▸ **Exercise**: Search the records for "rigid". Copy every line where it appears.

▸ **Given data**:
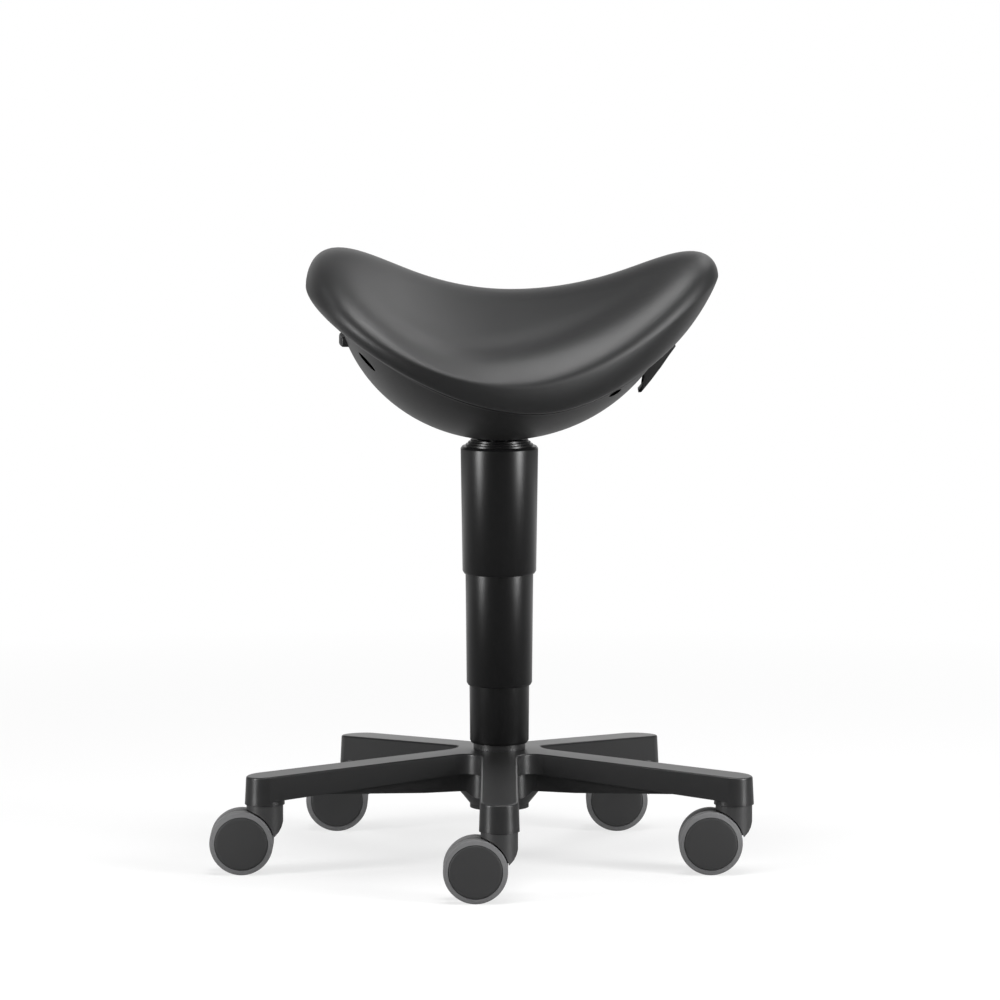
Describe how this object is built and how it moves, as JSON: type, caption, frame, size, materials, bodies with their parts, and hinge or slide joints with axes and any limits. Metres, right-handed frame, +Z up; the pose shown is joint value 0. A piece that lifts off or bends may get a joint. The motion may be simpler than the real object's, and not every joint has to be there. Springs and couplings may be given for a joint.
{
  "type": "saddle stool",
  "caption": "Saddle stool with a padded saddle seat on a bowl shell, height adjustable swivel column in telescopic covers, star base on twin-wheel castors.",
  "frame": {"origin": "on the floor under the column's axis", "axes": "+Z up along the column, +X to the front of the saddle, +Y to its left side"},
  "size_m": [0.555, 0.4995, 0.6326],
  "materials": {
    "cover_skin": "smooth matt black synthetic leather on moulded foam",
    "shell_plastic": "fine-grained black",
    "base_plastic": "satin black, glass-filled nylon",
    "cover_plastic": "satin black",
    "castor_plastic": "satin black",
    "tread_rubber": "mid grey, soft",
    "steel": "turned",
    "rod_chrome": "polished",
    "painted_steel": "black powder coat",
    "bush_plastic": "natural acetal"
  },
  "bodies": {
    "base": {"star_base": "base_plastic", "castor_sockets": "steel", "column_tube": "painted_steel", "guide_bush": "bush_plastic", "bearing_lower_race": "steel", "lower_cover": "cover_plastic"},
    "swivel_rod": {"piston_rod": "rod_chrome", "piston": "bush_plastic", "rod_clip": "steel", "bearing_upper_race": "steel", "bearing_balls": "steel"},
    "seat": {"gas_cylinder": "painted_steel", "cylinder_gland": "steel", "upper_cover": "cover_plastic", "seat_bracket": "painted_steel", "bracket_screws": "steel", "seat_pan": "shell_plastic", "seat_shell": "shell_plastic", "cushion": "cover_skin", "rear_grip": "shell_plastic", "lever_pin": "steel"},
    "cover_middle": {"middle_cover": "cover_plastic"},
    "lever": {"height_lever": "shell_plastic"},
    "button": {"valve_button": "steel"},
    "castor_1": {"castor_1_housing": "castor_plastic", "castor_1_stem": "steel", "castor_1_axle": "steel"},
    "castor_1_right_roller": {"castor_1_right_wheel": "castor_plastic", "castor_1_right_tread": "tread_rubber"},
    "castor_1_left_roller": {"castor_1_left_wheel": "castor_plastic", "castor_1_left_tread": "tread_rubber"},
    "castor_2": {"castor_2_housing": "castor_plastic", "castor_2_stem": "steel", "castor_2_axle": "steel"},
    "castor_2_right_roller": {"castor_2_right_wheel": "castor_plastic", "castor_2_right_tread": "tread_rubber"},
    "castor_2_left_roller": {"castor_2_left_wheel": "castor_plastic", "castor_2_left_tread": "tread_rubber"},
    "castor_3": {"castor_3_housing": "castor_plastic", "castor_3_stem": "steel", "castor_3_axle": "steel"},
    "castor_3_right_roller": {"castor_3_right_wheel": "castor_plastic", "castor_3_right_tread": "tread_rubber"},
    "castor_3_left_roller": {"castor_3_left_wheel": "castor_plastic", "castor_3_left_tread": "tread_rubber"},
    "castor_4": {"castor_4_housing": "castor_plastic", "castor_4_stem": "steel", "castor_4_axle": "steel"},
    "castor_4_right_roller": {"castor_4_right_wheel": "castor_plastic", "castor_4_right_tread": "tread_rubber"},
    "castor_4_left_roller": {"castor_4_left_wheel": "castor_plastic", "castor_4_left_tread": "tread_rubber"},
    "castor_5": {"castor_5_housing": "castor_plastic", "castor_5_stem": "steel", "castor_5_axle": "steel"},
    "castor_5_right_roller": {"castor_5_right_wheel": "castor_plastic", "castor_5_right_tread": "tread_rubber"},
    "castor_5_left_roller": {"castor_5_left_wheel": "castor_plastic", "castor_5_left_tread": "tread_rubber"}
  },
  "joints": [
    {"name": "seat_swivel", "type": "hinge", "parent": "base", "child": "swivel_rod", "pos_m": [0, 0, 0.06], "axis": [0, 0, 1], "continuous": true},
    {"name": "seat_height", "type": "slide", "parent": "swivel_rod", "child": "seat", "axis": [0, 0, 1], "range_m": [-0.11, 0.03]},
    {"name": "cover_slide", "type": "slide", "parent": "base", "child": "cover_middle", "axis": [0, 0, 1], "range_m": [-0.056, 0.016]},
    {"name": "lever_pivot", "type": "hinge", "parent": "seat", "child": "lever", "pos_m": [0.06, 0, 0.4883], "axis": [0, -1, 0], "range_deg": [0, 2], "stiffness_Nm_per_rad": 20},
    {"name": "button_press", "type": "slide", "parent": "seat", "child": "button", "axis": [0, 0, 1], "range_m": [-0.0025, 0]},
    {"name": "castor_1_swivel", "type": "hinge", "parent": "base", "child": "castor_1", "pos_m": [0, -0.2515, 0.08], "axis": [0, 0, 1], "continuous": true},
    {"name": "castor_1_right_roll", "type": "hinge", "parent": "castor_1", "child": "castor_1_right_roller", "pos_m": [-0.0237, -0.2515, 0.0325], "axis": [0, 1, 0], "continuous": true},
    {"name": "castor_1_left_roll", "type": "hinge", "parent": "castor_1", "child": "castor_1_left_roller", "pos_m": [-0.0237, -0.2515, 0.0325], "axis": [0, 1, 0], "continuous": true},
    {"name": "castor_2_swivel", "type": "hinge", "parent": "base", "child": "castor_2", "pos_m": [-0.23919, -0.07772, 0.08], "axis": [0, 0, 1], "continuous": true},
    {"name": "castor_2_right_roll", "type": "hinge", "parent": "castor_2", "child": "castor_2_right_roller", "pos_m": [-0.26289, -0.07772, 0.0325], "axis": [0, 1, 0], "continuous": true},
    {"name": "castor_2_left_roll", "type": "hinge", "parent": "castor_2", "child": "castor_2_left_roller", "pos_m": [-0.26289, -0.07772, 0.0325], "axis": [0, 1, 0], "continuous": true},
    {"name": "castor_3_swivel", "type": "hinge", "parent": "base", "child": "castor_3", "pos_m": [-0.14783, 0.20347, 0.08], "axis": [0, 0, 1], "continuous": true},
    {"name": "castor_3_right_roll", "type": "hinge", "parent": "castor_3", "child": "castor_3_right_roller", "pos_m": [-0.17153, 0.20347, 0.0325], "axis": [0, 1, 0], "continuous": true},
    {"name": "castor_3_left_roll", "type": "hinge", "parent": "castor_3", "child": "castor_3_left_roller", "pos_m": [-0.17153, 0.20347, 0.0325], "axis": [0, 1, 0], "continuous": true},
    {"name": "castor_4_swivel", "type": "hinge", "parent": "base", "child": "castor_4", "pos_m": [0.14783, 0.20347, 0.08], "axis": [0, 0, 1], "continuous": true},
    {"name": "castor_4_right_roll", "type": "hinge", "parent": "castor_4", "child": "castor_4_right_roller", "pos_m": [0.12413, 0.20347, 0.0325], "axis": [0, 1, 0], "continuous": true},
    {"name": "castor_4_left_roll", "type": "hinge", "parent": "castor_4", "child": "castor_4_left_roller", "pos_m": [0.12413, 0.20347, 0.0325], "axis": [0, 1, 0], "continuous": true},
    {"name": "castor_5_swivel", "type": "hinge", "parent": "base", "child": "castor_5", "pos_m": [0.23919, -0.07772, 0.08], "axis": [0, 0, 1], "continuous": true},
    {"name": "castor_5_right_roll", "type": "hinge", "parent": "castor_5", "child": "castor_5_right_roller", "pos_m": [0.21549, -0.07772, 0.0325], "axis": [0, 1, 0], "continuous": true},
    {"name": "castor_5_left_roll", "type": "hinge", "parent": "castor_5", "child": "castor_5_left_roller", "pos_m": [0.21549, -0.07772, 0.0325], "axis": [0, 1, 0], "continuous": true}
  ],
  "couplings": [
    {"joint": "cover_slide", "follows": "seat_height", "ratio": 0.5},
    {"joint": "button_press", "follows": "lever_pivot", "m_per_rad": -0.06}
  ]
}
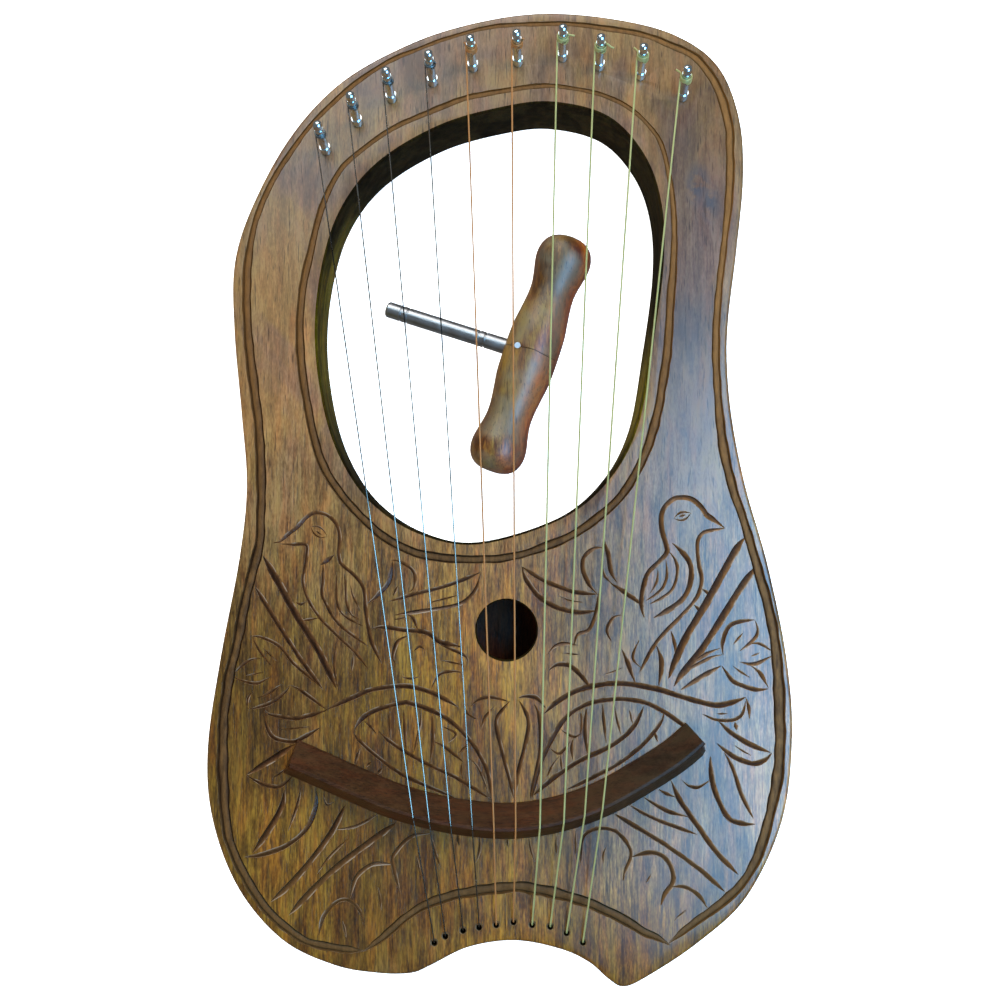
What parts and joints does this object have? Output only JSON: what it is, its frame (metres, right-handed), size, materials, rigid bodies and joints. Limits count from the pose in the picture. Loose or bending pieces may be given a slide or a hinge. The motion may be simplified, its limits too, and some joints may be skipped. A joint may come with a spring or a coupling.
{
  "type": "lyre",
  "caption": "Carved wooden lyre with an arm opening, sound hole, curved bridge, metal strings and turning tuning pins, with its wooden-handled tuning key.",
  "frame": {"origin": "middle of the outline's box, on the flat back", "axes": "the lyre lies on its flat back; +Z out of the carved front, +Y towards the tuning pins, +X to the right seen from the front"},
  "size_m": [0.3195, 0.5372, 0.0633],
  "materials": {
    "body_wood": "oiled, satin, carved",
    "back_wood": "oiled, satin",
    "brace_wood": "unfinished",
    "bridge_wood": "dark, polished",
    "steel_string": "wound steel",
    "copper_string": "copper-wound",
    "brass_string": "drawn brass",
    "nickel": "bright nickel plate",
    "key_wood": "turned and polished",
    "key_steel": "turned, polished"
  },
  "bodies": {
    "lyre": {"body": "body_wood", "back_plate": "back_wood", "upper_brace": "brace_wood", "lower_brace": "brace_wood", "bridge": "bridge_wood", "string_01": "steel_string", "string_02": "steel_string", "string_03": "steel_string", "string_04": "steel_string", "string_05": "copper_string", "string_06": "copper_string", "string_07": "brass_string", "string_08": "brass_string", "string_09": "brass_string", "string_10": "brass_string", "string_ball_ends": "brass_string"},
    "pin_01": {"tuning_pin_01": "nickel", "winding_01": "steel_string"},
    "pin_02": {"tuning_pin_02": "nickel", "winding_02": "steel_string"},
    "pin_03": {"tuning_pin_03": "nickel", "winding_03": "steel_string"},
    "pin_04": {"tuning_pin_04": "nickel", "winding_04": "steel_string"},
    "pin_05": {"tuning_pin_05": "nickel", "winding_05": "copper_string"},
    "pin_06": {"tuning_pin_06": "nickel", "winding_06": "copper_string"},
    "pin_07": {"tuning_pin_07": "nickel", "winding_07": "brass_string"},
    "pin_08": {"tuning_pin_08": "nickel", "winding_08": "brass_string"},
    "pin_09": {"tuning_pin_09": "nickel", "winding_09": "brass_string"},
    "pin_10": {"tuning_pin_10": "nickel", "winding_10": "brass_string"},
    "tuning_key": {"key_handle": "key_wood", "key_shaft": "key_steel", "key_nail": "nickel"}
  },
  "joints": [
    {"name": "turn_pin_01", "type": "hinge", "parent": "lyre", "child": "pin_01", "pos_m": [-0.097, 0.1895, 0.038], "axis": [-0.0424, 0.2332, 0.9715], "continuous": true},
    {"name": "turn_pin_02", "type": "hinge", "parent": "lyre", "child": "pin_02", "pos_m": [-0.0795, 0.2055, 0.038], "axis": [-0.0424, 0.2332, 0.9715], "continuous": true},
    {"name": "turn_pin_03", "type": "hinge", "parent": "lyre", "child": "pin_03", "pos_m": [-0.0605, 0.219, 0.038], "axis": [-0.0424, 0.2332, 0.9715], "continuous": true},
    {"name": "turn_pin_04", "type": "hinge", "parent": "lyre", "child": "pin_04", "pos_m": [-0.0375, 0.2283, 0.038], "axis": [-0.0424, 0.2332, 0.9715], "continuous": true},
    {"name": "turn_pin_05", "type": "hinge", "parent": "lyre", "child": "pin_05", "pos_m": [-0.015, 0.2368, 0.038], "axis": [-0.0424, 0.2332, 0.9715], "continuous": true},
    {"name": "turn_pin_06", "type": "hinge", "parent": "lyre", "child": "pin_06", "pos_m": [0.01, 0.2397, 0.038], "axis": [-0.0424, 0.2332, 0.9715], "continuous": true},
    {"name": "turn_pin_07", "type": "hinge", "parent": "lyre", "child": "pin_07", "pos_m": [0.035, 0.2425, 0.038], "axis": [-0.0424, 0.2332, 0.9715], "continuous": true},
    {"name": "turn_pin_08", "type": "hinge", "parent": "lyre", "child": "pin_08", "pos_m": [0.0555, 0.2373, 0.038], "axis": [-0.0424, 0.2332, 0.9715], "continuous": true},
    {"name": "turn_pin_09", "type": "hinge", "parent": "lyre", "child": "pin_09", "pos_m": [0.0785, 0.232, 0.038], "axis": [-0.0424, 0.2332, 0.9715], "continuous": true},
    {"name": "turn_pin_10", "type": "hinge", "parent": "lyre", "child": "pin_10", "pos_m": [0.102, 0.22, 0.038], "axis": [-0.0424, 0.2332, 0.9715], "continuous": true},
    {"name": "key_slide", "type": "slide", "parent": "lyre", "child": "tuning_key", "axis": [1, 0, 0], "range_m": [-0.028, 0.034]}
  ]
}
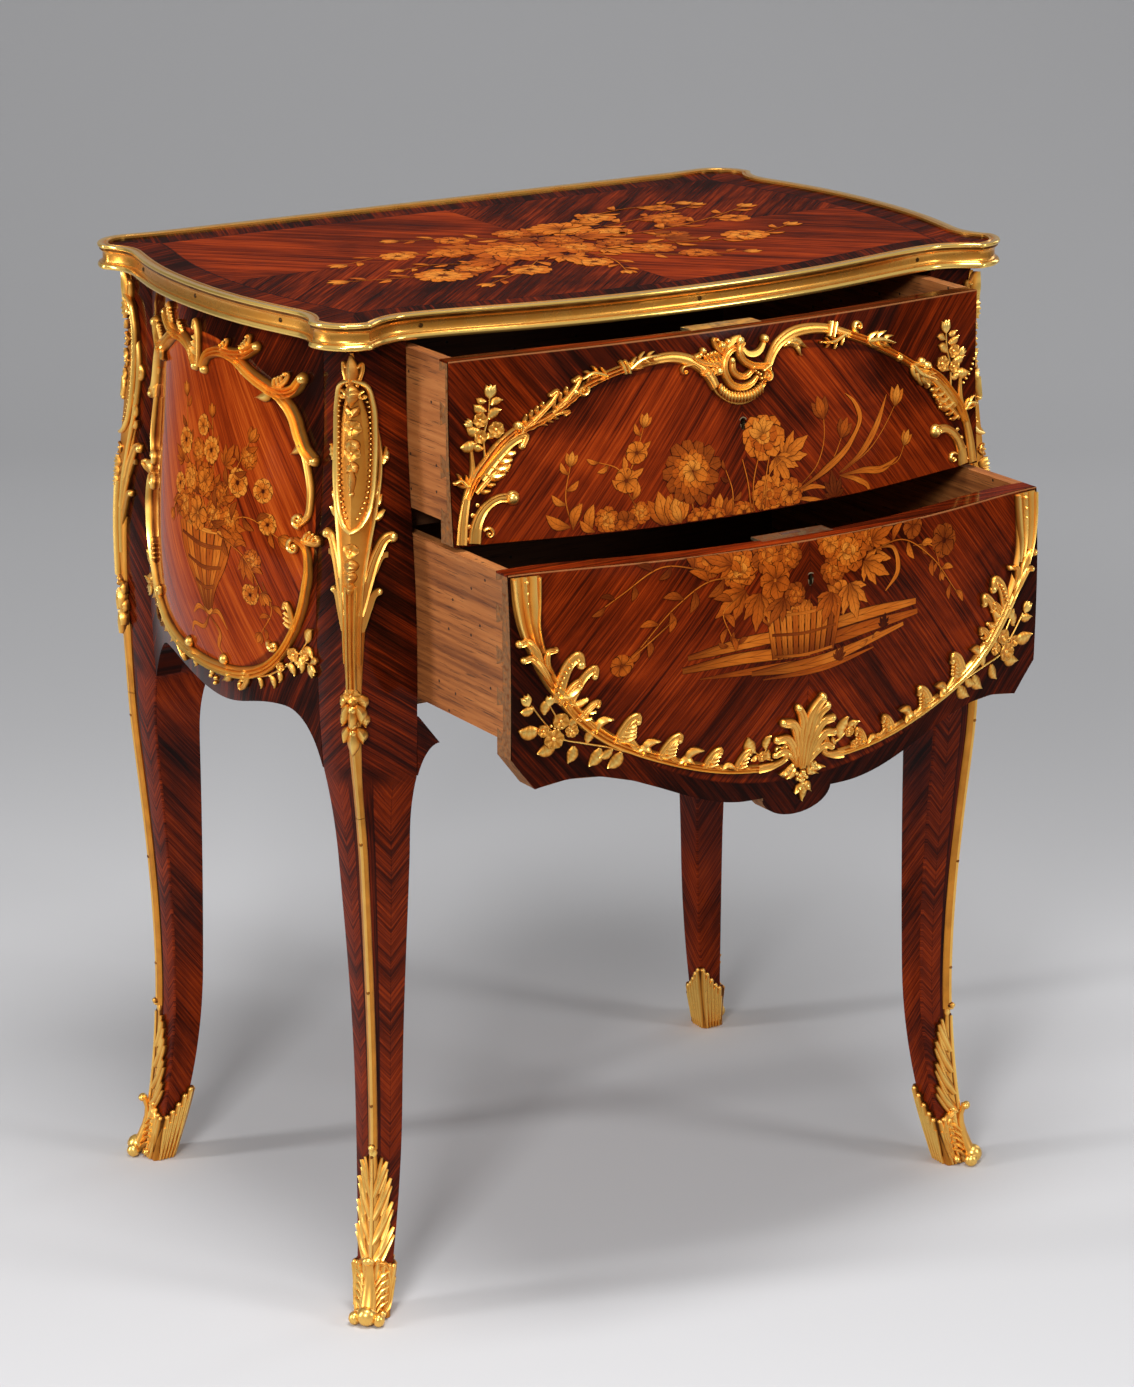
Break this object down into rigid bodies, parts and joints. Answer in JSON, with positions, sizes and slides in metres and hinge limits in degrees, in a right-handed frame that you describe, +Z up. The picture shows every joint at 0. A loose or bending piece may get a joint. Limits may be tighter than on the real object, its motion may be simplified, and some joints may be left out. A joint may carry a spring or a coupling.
{
  "type": "commode chest",
  "caption": "Small commode on tall curved legs, with swelling sides, drawers that slide in its bowed front, gilt mounts and flower marquetry.",
  "frame": {"origin": "on the floor, at the middle of the whole object's outline with the drawers as they stand open", "axes": "+X to the object's right as seen from the front, +Y towards its back, +Z up; the drawers open along -Y"},
  "size_m": [0.6324, 0.5638, 0.77],
  "materials": {
    "kingwood": "french polished",
    "kingwood_dark": "french polished",
    "oak": "bare, planed",
    "gilt": "fire gilt, satin and burnished",
    "brass": "aged",
    "steel": "brushed"
  },
  "bodies": {
    "carcass": {"leg_front_left": "kingwood", "leg_front_right": "kingwood", "leg_back_left": "kingwood", "leg_back_right": "kingwood", "bracket_left": "kingwood", "bracket_right": "kingwood", "side_panel_left": "kingwood", "side_panel_right": "kingwood", "back_panel": "oak", "bottom_board": "oak", "mid_rail": "oak", "dust_board": "oak", "upper_runner_left": "oak", "upper_runner_right": "oak", "lower_guide_left": "oak", "lower_guide_right": "oak", "top_board": "oak", "top_veneer": "kingwood_dark", "top_rim": "gilt", "rim_screws": "brass", "corner_mount_front_left": "gilt", "corner_mount_front_right": "gilt", "corner_mount_back_left": "gilt", "corner_mount_back_right": "gilt", "leg_rib_front_left": "gilt", "leg_rib_front_right": "gilt", "leg_rib_back_left": "gilt", "leg_rib_back_right": "gilt", "sabot_front_left": "gilt", "sabot_front_right": "gilt", "sabot_back_left": "gilt", "sabot_back_right": "gilt", "side_frame_left": "gilt", "side_frame_right": "gilt"},
    "upper_drawer": {"upper_front": "kingwood", "upper_side_left": "oak", "upper_side_right": "oak", "upper_back": "oak", "upper_bottom": "oak", "upper_lock": "brass", "upper_keyhole": "brass", "upper_mount_left": "gilt", "upper_mount_right": "gilt", "upper_cartouche": "gilt"},
    "lower_drawer": {"lower_front": "kingwood", "lower_side_left": "oak", "lower_side_right": "oak", "lower_back": "oak", "lower_bottom": "oak", "lower_lock": "brass", "lower_keyhole": "brass", "lower_mount_left": "gilt", "lower_mount_right": "gilt", "lower_shell": "gilt"},
    "upper_bolt": {"upper_bolt": "steel"},
    "lower_bolt": {"lower_bolt": "steel"}
  },
  "joints": [
    {"name": "upper_drawer_slide", "type": "slide", "parent": "carcass", "child": "upper_drawer", "axis": [0, -1, 0], "range_m": [-0.058, 0.19]},
    {"name": "lower_drawer_slide", "type": "slide", "parent": "carcass", "child": "lower_drawer", "axis": [0, -1, 0], "range_m": [-0.131, 0.117]},
    {"name": "upper_lock_bolt", "type": "slide", "parent": "upper_drawer", "child": "upper_bolt", "axis": [0, 0, 1], "range_m": [0, 0.008]},
    {"name": "lower_lock_bolt", "type": "slide", "parent": "lower_drawer", "child": "lower_bolt", "axis": [0, 0, 1], "range_m": [0, 0.008]}
  ]
}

▸ **Exercise answer**:
What parts and joints does this object have? Output only JSON: what it is, its frame (metres, right-handed), size, materials, rigid bodies and joints. Limits count from the pose in the picture. Loose or bending pieces may be given a slide or a hinge. The motion may be simplified, its limits too, and some joints may be skipped. A joint may come with a spring or a coupling.
Break this object down into rigid bodies, parts and joints. Answer in JSON, with positions, sizes and slides in metres and hinge limits in degrees, in a right-handed frame that you describe, +Z up. The picture shows every joint at 0. A loose or bending piece may get a joint. Limits may be tighter than on the real object, its motion may be simplified, and some joints may be left out. A joint may carry a spring or a coupling.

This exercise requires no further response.